Publié en ligne le 18 mai 2007 - Psychanalyse -
Article paru dans Journal de Thérapie Comportementale et Cognitive, Paris, Elsevier Masson, 2007, 16(1), p. 1-5 et reproduit ici avec les autorisations de l’auteur et de l’éditeur.
« Pour mesurer la finesse ou la débilité constitutionnelle des esprits les plus judicieux, il suffit de prendre garde à leur façon de comprendre et de reproduire les opinions de leurs adversaires : là se trahit l’envergure naturelle de chaque esprit. »
Friedrich Nietzsche (1881, § 431)
« Ce qu’un homme stupide rapporte de ce qu’a dit un homme intelligent n’est jamais fidèle, parce qu’il traduit inconsciemment ce qu’il a entendu en une chose qu’il est capable de comprendre. »
Bertrand Russell (1945/2005, p. 90)

L’art de citer

Quand vous citez une phrase comme « Calomniez, calomniez, il en restera toujours quelque chose !... », la source et la littéralité de votre citation importent peu. Il n’est guère important que vous l’attribuiez à Francis Bacon 1 ou que vous écriviez : « Phrase par laquelle se résume la fameuse tirade de Basile dans Le Barbier de Séville » 2. Par contre, si vous utilisez une citation pour attenter à la réputation d’un homme, vous devez en vérifier l’exactitude, préciser son contexte et surtout ne pas manipuler sa signification. Si vous mettez des guillemets à votre citation, vous faites savoir qu’elle est littérale, que vous n’avez pas modifié un seul mot. Si vous écrivez pour une publication de niveau universitaire, vous êtes tenu, en outre, de fournir l’endroit précis où vous avez trouvé ce que vous citez (à telle page de tel livre, publié telle année) de sorte que le lecteur puisse facilement retrouver le passage, voir le contexte et juger de la pertinence du « découpage ». On peut regretter que, dans les publications destinées au grand public, cette dernière règle ne soit quasi jamais appliquée.

… et de calomnier

Jacques-Alain Miller, directeur du département de psychanalyse de l’université Paris VIII, donne l’exemple par excellence de l’utilisation d’une pseudo-citation pour discréditer un homme et, à travers lui, tout un courant de pensée. Pour trouver cet exemple, il suffit de taper dans Google : Jacques-Alain Miller Skinner freedom. Vous tombez alors sur plusieurs textes signés par Miller, dans lesquels celui-ci utilise une même citation de Skinner. Ainsi, dans son article : « Le marché du mental. Autodialogue imaginaire sur la vraie question des thérapies comportementales », paru le 28.9.05 dans Libération, vous pouvez lire :

« Le comportementalisme, c’est d’abord Watson : ne nous occupons pas des pensées que les gens ont dans la tête, mais de la façon dont ils se comportent. Des faits, non des suppositions. Des observations, non des conjectures. C’est ensuite Pavlov, et son fameux “conditionnement” du chien : celui-ci bave devant la nourriture ; on associe une sonnerie à la présentation de sa pitance ; troisième temps, il suffira désormais de la sonnerie pour qu’il bave. Le troisième génie, Skinner, dresse rats et pigeons dans les années 30 : il les dresse en les récompensant quand leur comportement est celui que l’on attend d’eux. De là, il passe au dressage humain. Walden Two est l’utopie d’une communauté comportementaliste, gérée par des managers, eux-mêmes aux ordres d’invisibles planners, planificateurs tirant les ficelles de leurs marionnettes pour leur plus grand bien, et dès le plus jeune âge. “We can’t afford freedom”, disait Skinner, “nous ne pouvons nous payer le luxe d’être libres.” »

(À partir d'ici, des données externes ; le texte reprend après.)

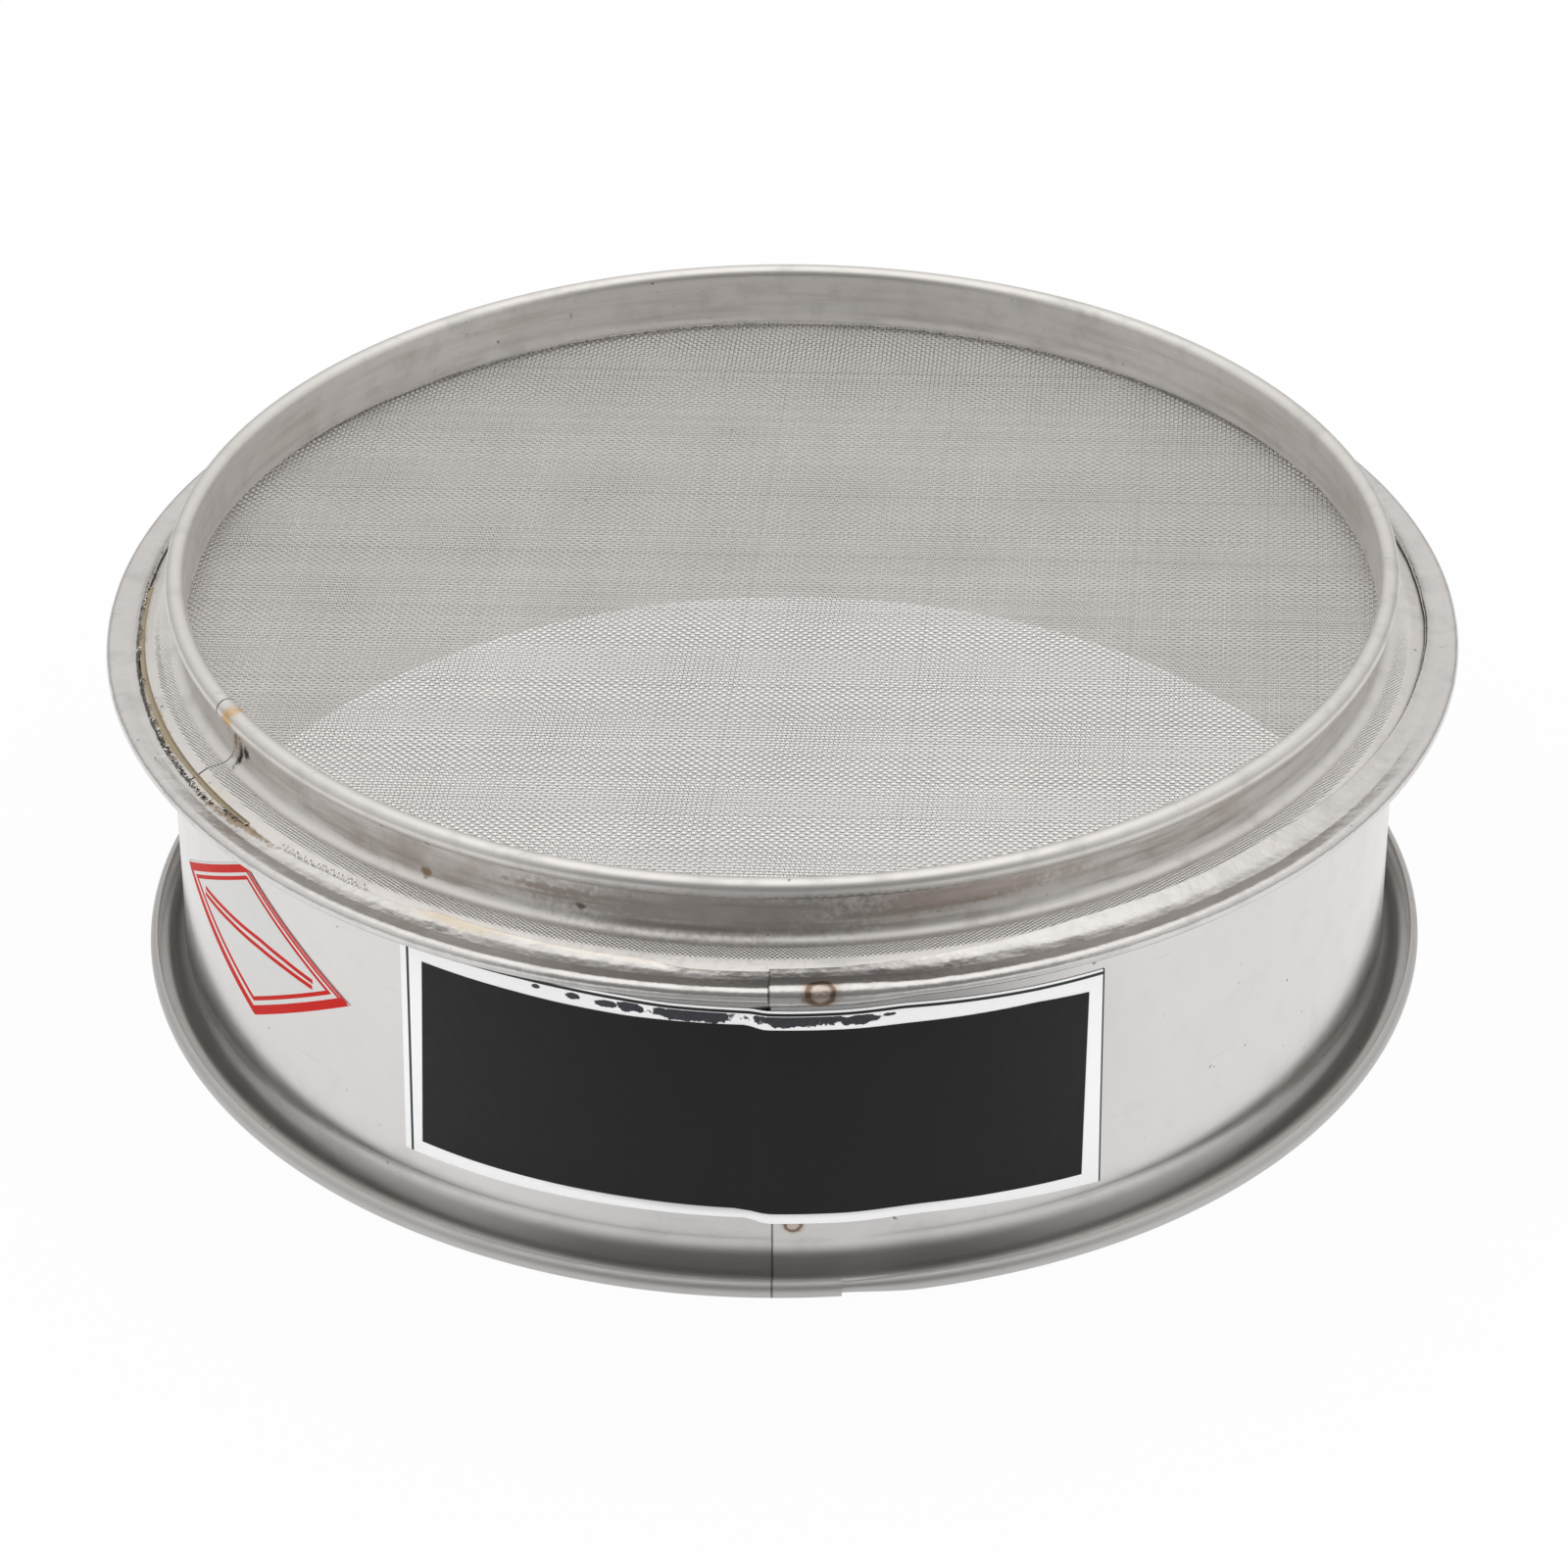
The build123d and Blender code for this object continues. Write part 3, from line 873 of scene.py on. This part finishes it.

Sur un autre site, on trouve une précision quant à la source de cette citation. Miller a déclaré, dans l’émission « Les matins de France Culture » du 17 mai 2005, retranscrite dans Le Forum des psys :

« Dans les années 50, on portait beaucoup d’espoir dans ce comportementalisme et ça a disparu. Ça a été éliminé de beaucoup d’universités, de partout parce qu’on a considéré que c’était des atteintes aux Droits de l’Homme [sic !], que on ne pouvait pas essayer de guérir les êtres humains selon les méthodes appliquées aux rats de laboratoire. Et c’est pourtant ce que pensait Skinner qui est un savant. Mais j’ai devant moi par exemple la couverture de “Time Magazine” de septembre 1971. Je me souvenais de l’avoir lu. J’ai demandé à un ami américain de me le retrouver. Il me l’a envoyé. Je l’ai déchargé de l’ordinateur juste avant de venir. Et alors c’est une couverture qu’on peut d’ailleurs se procurer dans un cadre. Je vais en faire venir. B. F. Skinner says : “We Can’t Afford Freedom”. “Nous ne pouvons pas nous payer le luxe d’être libre.” »

En réalité, ce n’est pas Skinner qui a écrit cette phrase, c’est un journaliste. Lui-même et sa fille Julie (voir par exemple Vargas, 2004, p. 139) l’ont dit et redit. Cette phrase se trouve, avec une caricature de Skinner, sur la couverture du numéro du 20 septembre 1971 du magazine Time, dont par bonheur je possède un exemplaire. Ce numéro contenait un dossier sur l’œuvre de Skinner à l’occasion de la sortie de son livre Beyond freedom and dignity (1971). L’article comptait sept pages et était intitulé : « Skinner’s Utopia : Panacea, or Path to Hell ? ». Sur la couverture du Time, la phrase sur la liberté se trouve sans guillemets, contrairement à ce que serait une véritable citation. N’empêche, dans la bouche et sous la plume de Miller, grand lettré et fin manipulateur, c’est une « citation » et c’est même la citation qui résume toute la pensée, non seulement de Skinner mais de toutes les thérapies cognitivo-comportementales depuis leur apparition jusqu’aujourd’hui. Miller sait probablement que Skinner n’a pas écrit cette phrase, que ce n’est qu’une formule journalistique destinée à accrocher le lecteur, mais qu’importe, l’essentiel est de faire croire aux Français qui n’ont pas lu l’œuvre de Skinner dans le texte, c’est-à-dire quasi tous les Français, que la phrase a été écrite par Skinner et qu’elle résume la conception « comportementale » de l’Homme.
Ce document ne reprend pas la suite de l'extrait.